- [Data for the task]
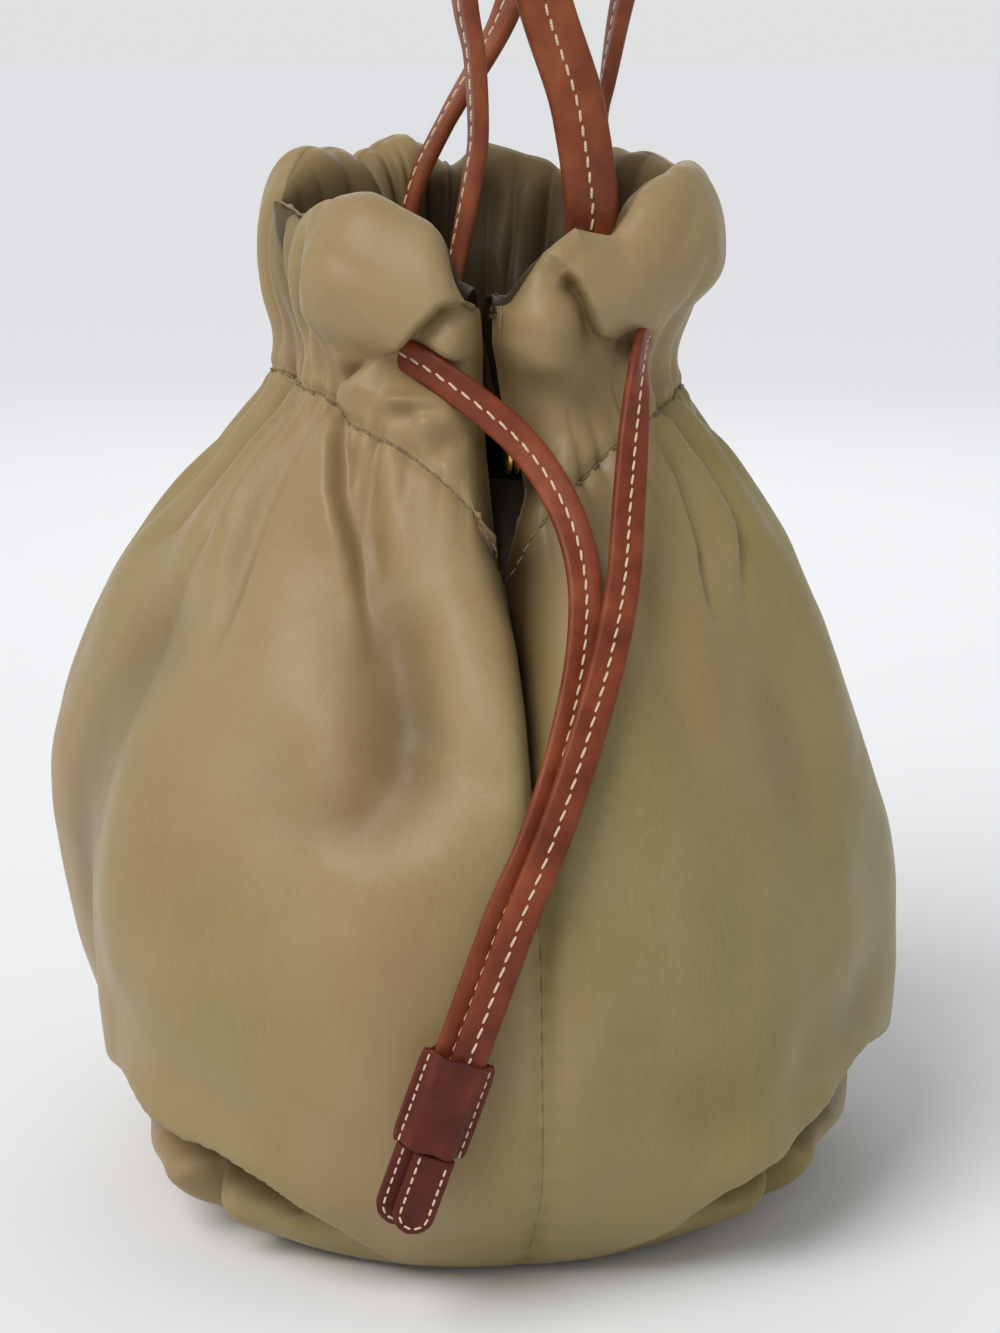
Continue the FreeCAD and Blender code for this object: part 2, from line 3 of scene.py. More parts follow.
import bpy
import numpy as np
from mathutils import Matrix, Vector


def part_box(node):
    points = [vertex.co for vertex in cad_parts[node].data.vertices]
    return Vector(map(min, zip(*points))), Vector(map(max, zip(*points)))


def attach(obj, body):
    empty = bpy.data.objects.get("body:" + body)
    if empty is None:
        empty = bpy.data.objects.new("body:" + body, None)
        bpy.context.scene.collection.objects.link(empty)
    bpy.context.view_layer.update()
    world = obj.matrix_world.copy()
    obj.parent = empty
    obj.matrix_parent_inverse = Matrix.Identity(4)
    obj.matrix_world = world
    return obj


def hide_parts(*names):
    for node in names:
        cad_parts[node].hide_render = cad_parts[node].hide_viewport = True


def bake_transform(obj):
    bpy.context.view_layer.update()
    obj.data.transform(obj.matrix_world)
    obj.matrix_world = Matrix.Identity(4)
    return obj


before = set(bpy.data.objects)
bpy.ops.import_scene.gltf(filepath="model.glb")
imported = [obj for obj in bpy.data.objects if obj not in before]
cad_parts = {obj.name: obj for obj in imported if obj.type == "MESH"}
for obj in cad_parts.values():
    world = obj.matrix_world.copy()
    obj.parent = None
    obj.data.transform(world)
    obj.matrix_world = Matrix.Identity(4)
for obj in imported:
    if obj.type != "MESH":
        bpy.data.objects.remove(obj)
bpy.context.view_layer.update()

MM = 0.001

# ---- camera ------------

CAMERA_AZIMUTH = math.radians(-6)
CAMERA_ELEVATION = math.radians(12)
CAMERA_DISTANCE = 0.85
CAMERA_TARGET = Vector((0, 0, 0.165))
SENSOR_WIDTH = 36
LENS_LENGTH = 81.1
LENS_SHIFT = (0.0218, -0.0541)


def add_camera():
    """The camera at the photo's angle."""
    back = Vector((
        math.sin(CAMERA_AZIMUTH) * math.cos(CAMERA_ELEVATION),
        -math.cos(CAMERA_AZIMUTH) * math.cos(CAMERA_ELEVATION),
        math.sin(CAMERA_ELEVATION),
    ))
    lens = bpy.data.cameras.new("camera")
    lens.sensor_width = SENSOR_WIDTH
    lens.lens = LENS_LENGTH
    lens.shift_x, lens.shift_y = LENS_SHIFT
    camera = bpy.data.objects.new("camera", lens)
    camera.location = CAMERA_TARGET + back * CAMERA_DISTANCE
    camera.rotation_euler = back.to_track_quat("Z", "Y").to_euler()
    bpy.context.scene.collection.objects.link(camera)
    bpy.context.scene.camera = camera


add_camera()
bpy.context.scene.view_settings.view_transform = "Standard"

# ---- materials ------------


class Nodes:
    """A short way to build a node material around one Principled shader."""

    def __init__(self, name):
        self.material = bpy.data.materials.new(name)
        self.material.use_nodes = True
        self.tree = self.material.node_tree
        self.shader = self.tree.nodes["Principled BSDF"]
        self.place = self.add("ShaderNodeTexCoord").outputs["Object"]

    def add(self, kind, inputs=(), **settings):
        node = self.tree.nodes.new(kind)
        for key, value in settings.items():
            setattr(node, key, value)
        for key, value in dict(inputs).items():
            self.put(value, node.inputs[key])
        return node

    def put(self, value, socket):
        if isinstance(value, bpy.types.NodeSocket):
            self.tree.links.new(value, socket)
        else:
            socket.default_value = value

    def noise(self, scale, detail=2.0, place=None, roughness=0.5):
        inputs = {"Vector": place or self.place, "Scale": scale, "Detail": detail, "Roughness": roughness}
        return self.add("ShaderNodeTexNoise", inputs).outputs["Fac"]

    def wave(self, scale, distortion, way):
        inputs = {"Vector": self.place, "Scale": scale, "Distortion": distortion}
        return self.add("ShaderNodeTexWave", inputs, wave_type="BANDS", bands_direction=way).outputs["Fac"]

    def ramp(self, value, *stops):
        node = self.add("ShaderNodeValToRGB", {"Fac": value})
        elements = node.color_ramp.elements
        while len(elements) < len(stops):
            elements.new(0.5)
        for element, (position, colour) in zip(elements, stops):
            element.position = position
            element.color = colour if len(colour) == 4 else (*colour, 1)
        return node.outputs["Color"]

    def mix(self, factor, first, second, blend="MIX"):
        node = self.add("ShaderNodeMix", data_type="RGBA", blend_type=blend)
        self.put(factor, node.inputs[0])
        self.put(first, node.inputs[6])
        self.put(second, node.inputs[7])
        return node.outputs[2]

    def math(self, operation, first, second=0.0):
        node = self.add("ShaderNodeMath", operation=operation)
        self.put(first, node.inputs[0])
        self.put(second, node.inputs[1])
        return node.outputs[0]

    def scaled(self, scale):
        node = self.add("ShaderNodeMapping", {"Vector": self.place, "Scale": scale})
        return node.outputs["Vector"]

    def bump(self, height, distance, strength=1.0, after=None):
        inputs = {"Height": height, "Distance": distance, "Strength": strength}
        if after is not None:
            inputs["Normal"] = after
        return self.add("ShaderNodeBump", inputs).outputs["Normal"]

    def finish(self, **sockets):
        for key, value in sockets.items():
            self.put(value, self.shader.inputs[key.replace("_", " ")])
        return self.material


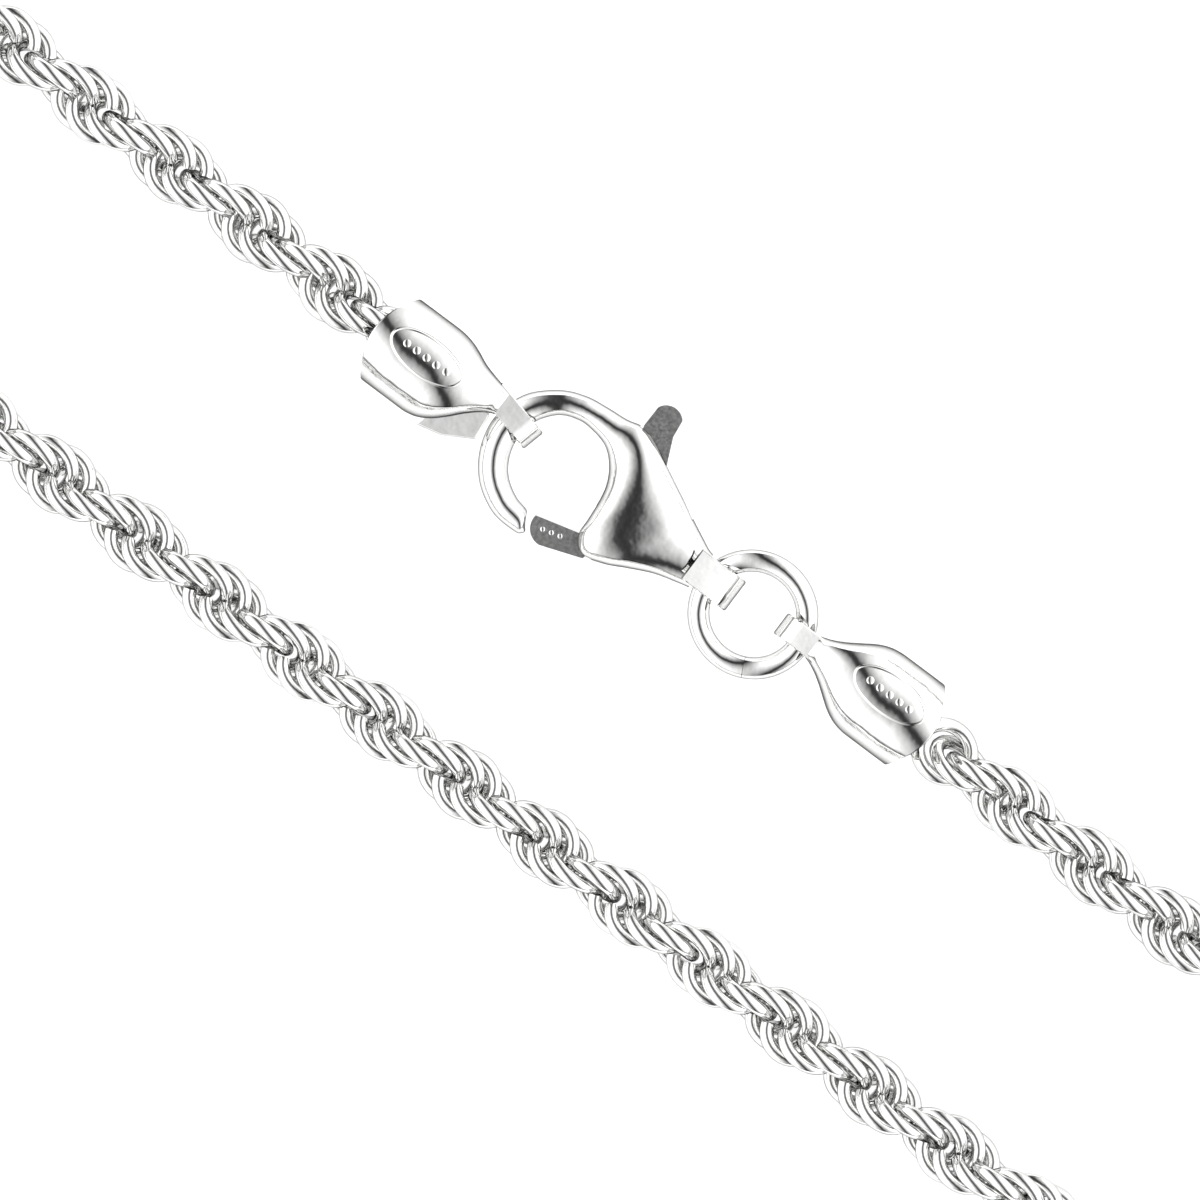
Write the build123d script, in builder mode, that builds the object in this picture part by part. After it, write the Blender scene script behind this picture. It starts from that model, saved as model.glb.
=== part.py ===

- [Do this]
Repeat each record in full; every line must match exactly.

- [Task output]
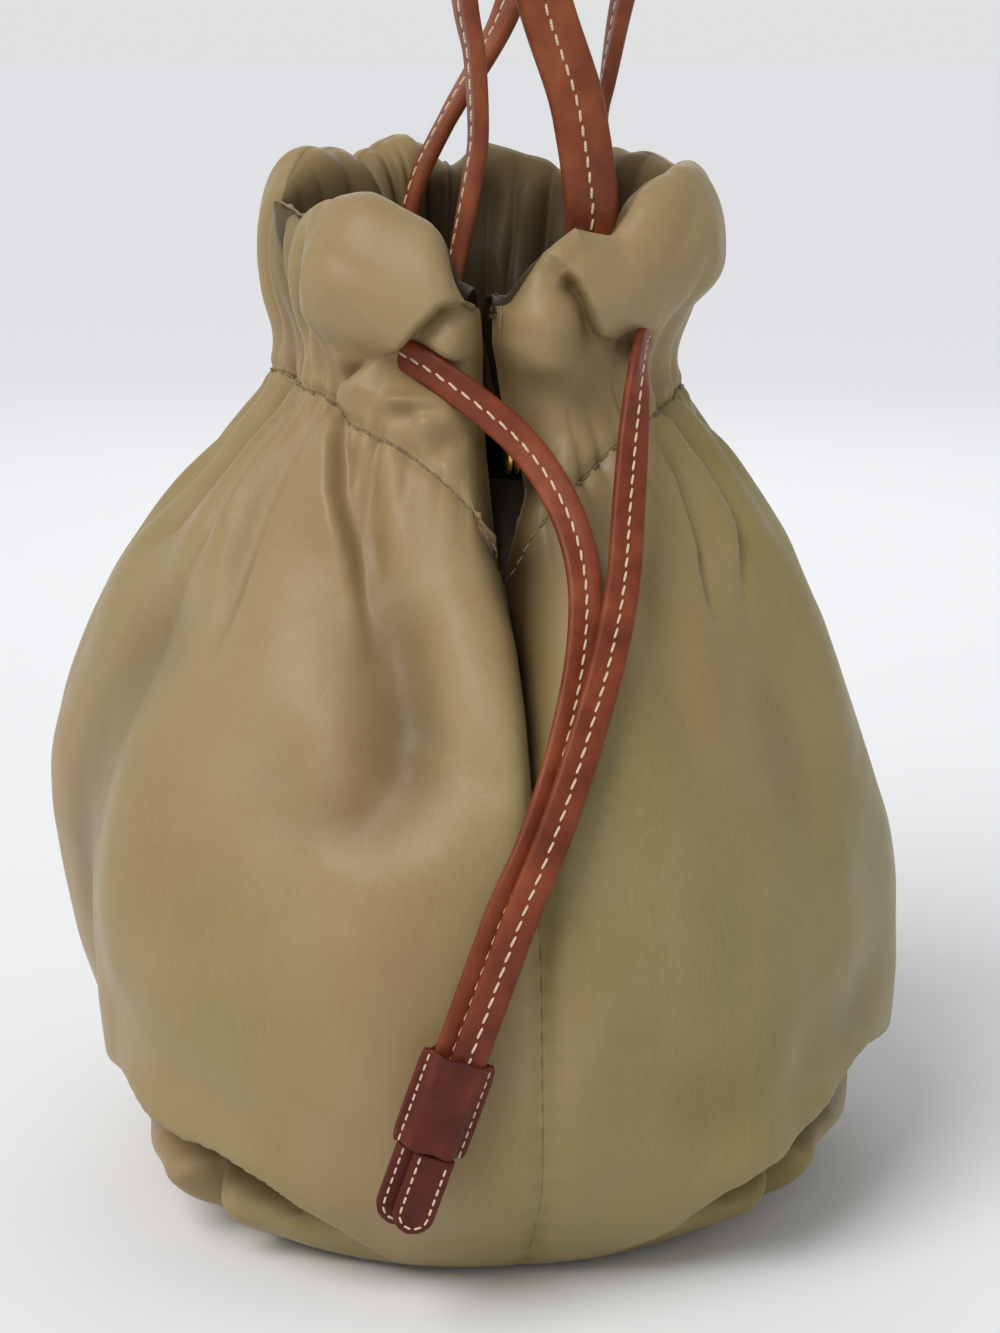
Continue the FreeCAD and Blender code for this object: part 2, from line 3 of scene.py. More parts follow.
import bpy
import numpy as np
from mathutils import Matrix, Vector


def part_box(node):
    points = [vertex.co for vertex in cad_parts[node].data.vertices]
    return Vector(map(min, zip(*points))), Vector(map(max, zip(*points)))


def attach(obj, body):
    empty = bpy.data.objects.get("body:" + body)
    if empty is None:
        empty = bpy.data.objects.new("body:" + body, None)
        bpy.context.scene.collection.objects.link(empty)
    bpy.context.view_layer.update()
    world = obj.matrix_world.copy()
    obj.parent = empty
    obj.matrix_parent_inverse = Matrix.Identity(4)
    obj.matrix_world = world
    return obj


def hide_parts(*names):
    for node in names:
        cad_parts[node].hide_render = cad_parts[node].hide_viewport = True


def bake_transform(obj):
    bpy.context.view_layer.update()
    obj.data.transform(obj.matrix_world)
    obj.matrix_world = Matrix.Identity(4)
    return obj


before = set(bpy.data.objects)
bpy.ops.import_scene.gltf(filepath="model.glb")
imported = [obj for obj in bpy.data.objects if obj not in before]
cad_parts = {obj.name: obj for obj in imported if obj.type == "MESH"}
for obj in cad_parts.values():
    world = obj.matrix_world.copy()
    obj.parent = None
    obj.data.transform(world)
    obj.matrix_world = Matrix.Identity(4)
for obj in imported:
    if obj.type != "MESH":
        bpy.data.objects.remove(obj)
bpy.context.view_layer.update()

MM = 0.001

# ---- camera ------------

CAMERA_AZIMUTH = math.radians(-6)
CAMERA_ELEVATION = math.radians(12)
CAMERA_DISTANCE = 0.85
CAMERA_TARGET = Vector((0, 0, 0.165))
SENSOR_WIDTH = 36
LENS_LENGTH = 81.1
LENS_SHIFT = (0.0218, -0.0541)


def add_camera():
    """The camera at the photo's angle."""
    back = Vector((
        math.sin(CAMERA_AZIMUTH) * math.cos(CAMERA_ELEVATION),
        -math.cos(CAMERA_AZIMUTH) * math.cos(CAMERA_ELEVATION),
        math.sin(CAMERA_ELEVATION),
    ))
    lens = bpy.data.cameras.new("camera")
    lens.sensor_width = SENSOR_WIDTH
    lens.lens = LENS_LENGTH
    lens.shift_x, lens.shift_y = LENS_SHIFT
    camera = bpy.data.objects.new("camera", lens)
    camera.location = CAMERA_TARGET + back * CAMERA_DISTANCE
    camera.rotation_euler = back.to_track_quat("Z", "Y").to_euler()
    bpy.context.scene.collection.objects.link(camera)
    bpy.context.scene.camera = camera


add_camera()
bpy.context.scene.view_settings.view_transform = "Standard"

# ---- materials ------------


class Nodes:
    """A short way to build a node material around one Principled shader."""

    def __init__(self, name):
        self.material = bpy.data.materials.new(name)
        self.material.use_nodes = True
        self.tree = self.material.node_tree
        self.shader = self.tree.nodes["Principled BSDF"]
        self.place = self.add("ShaderNodeTexCoord").outputs["Object"]

    def add(self, kind, inputs=(), **settings):
        node = self.tree.nodes.new(kind)
        for key, value in settings.items():
            setattr(node, key, value)
        for key, value in dict(inputs).items():
            self.put(value, node.inputs[key])
        return node

    def put(self, value, socket):
        if isinstance(value, bpy.types.NodeSocket):
            self.tree.links.new(value, socket)
        else:
            socket.default_value = value

    def noise(self, scale, detail=2.0, place=None, roughness=0.5):
        inputs = {"Vector": place or self.place, "Scale": scale, "Detail": detail, "Roughness": roughness}
        return self.add("ShaderNodeTexNoise", inputs).outputs["Fac"]

    def wave(self, scale, distortion, way):
        inputs = {"Vector": self.place, "Scale": scale, "Distortion": distortion}
        return self.add("ShaderNodeTexWave", inputs, wave_type="BANDS", bands_direction=way).outputs["Fac"]

    def ramp(self, value, *stops):
        node = self.add("ShaderNodeValToRGB", {"Fac": value})
        elements = node.color_ramp.elements
        while len(elements) < len(stops):
            elements.new(0.5)
        for element, (position, colour) in zip(elements, stops):
            element.position = position
            element.color = colour if len(colour) == 4 else (*colour, 1)
        return node.outputs["Color"]

    def mix(self, factor, first, second, blend="MIX"):
        node = self.add("ShaderNodeMix", data_type="RGBA", blend_type=blend)
        self.put(factor, node.inputs[0])
        self.put(first, node.inputs[6])
        self.put(second, node.inputs[7])
        return node.outputs[2]

    def math(self, operation, first, second=0.0):
        node = self.add("ShaderNodeMath", operation=operation)
        self.put(first, node.inputs[0])
        self.put(second, node.inputs[1])
        return node.outputs[0]

    def scaled(self, scale):
        node = self.add("ShaderNodeMapping", {"Vector": self.place, "Scale": scale})
        return node.outputs["Vector"]

    def bump(self, height, distance, strength=1.0, after=None):
        inputs = {"Height": height, "Distance": distance, "Strength": strength}
        if after is not None:
            inputs["Normal"] = after
        return self.add("ShaderNodeBump", inputs).outputs["Normal"]

    def finish(self, **sockets):
        for key, value in sockets.items():
            self.put(value, self.shader.inputs[key.replace("_", " ")])
        return self.material


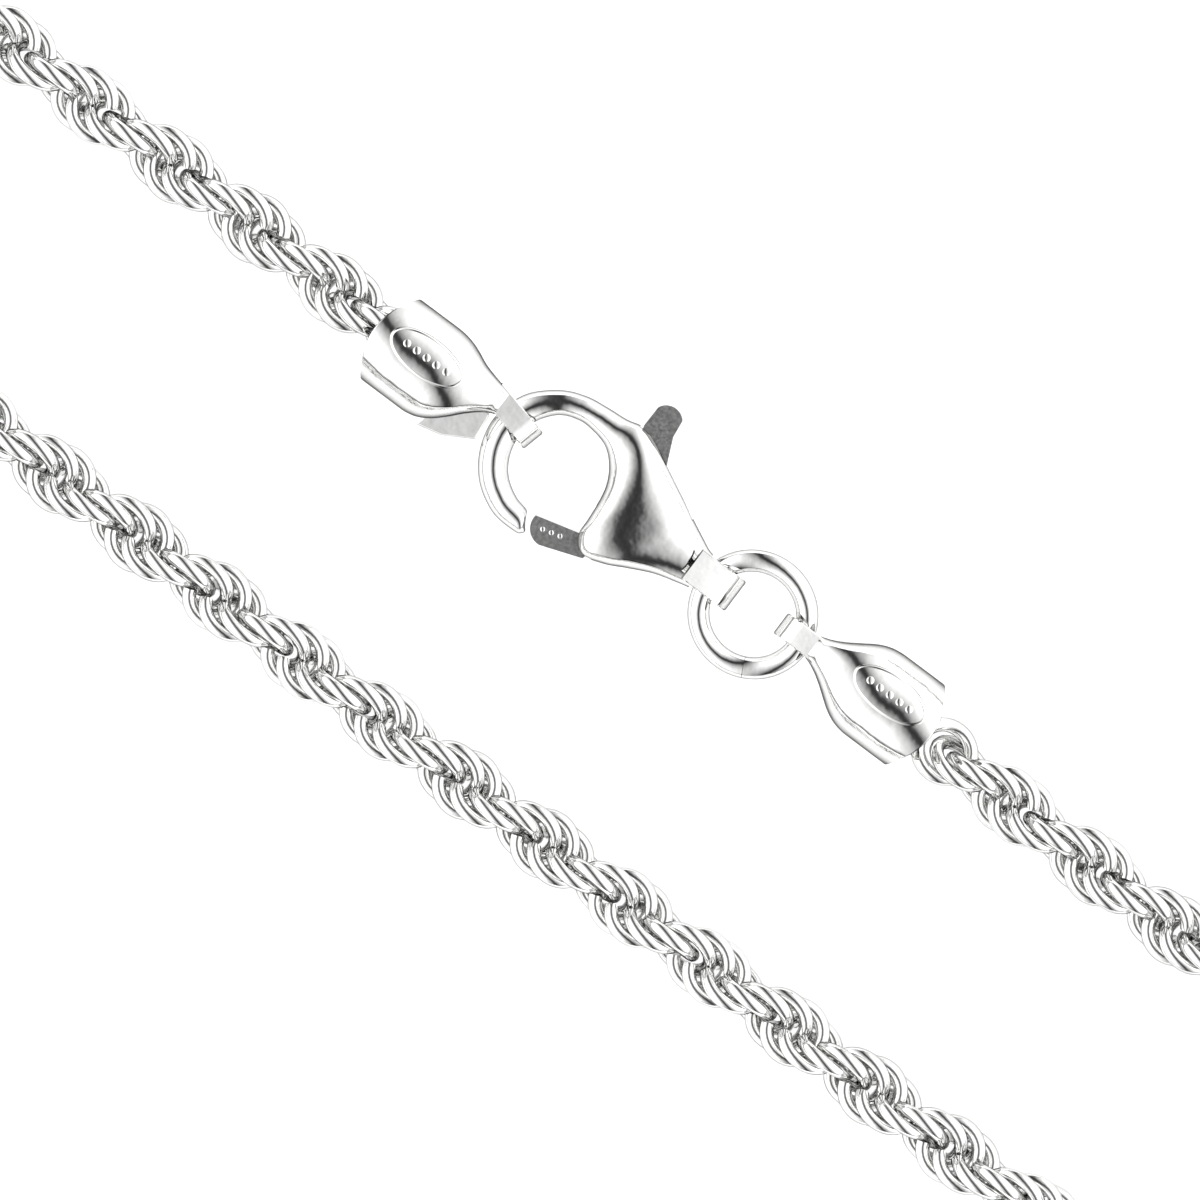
Write the build123d script, in builder mode, that builds the object in this picture part by part. After it, write the Blender scene script behind this picture. It starts from that model, saved as model.glb.
=== part.py ===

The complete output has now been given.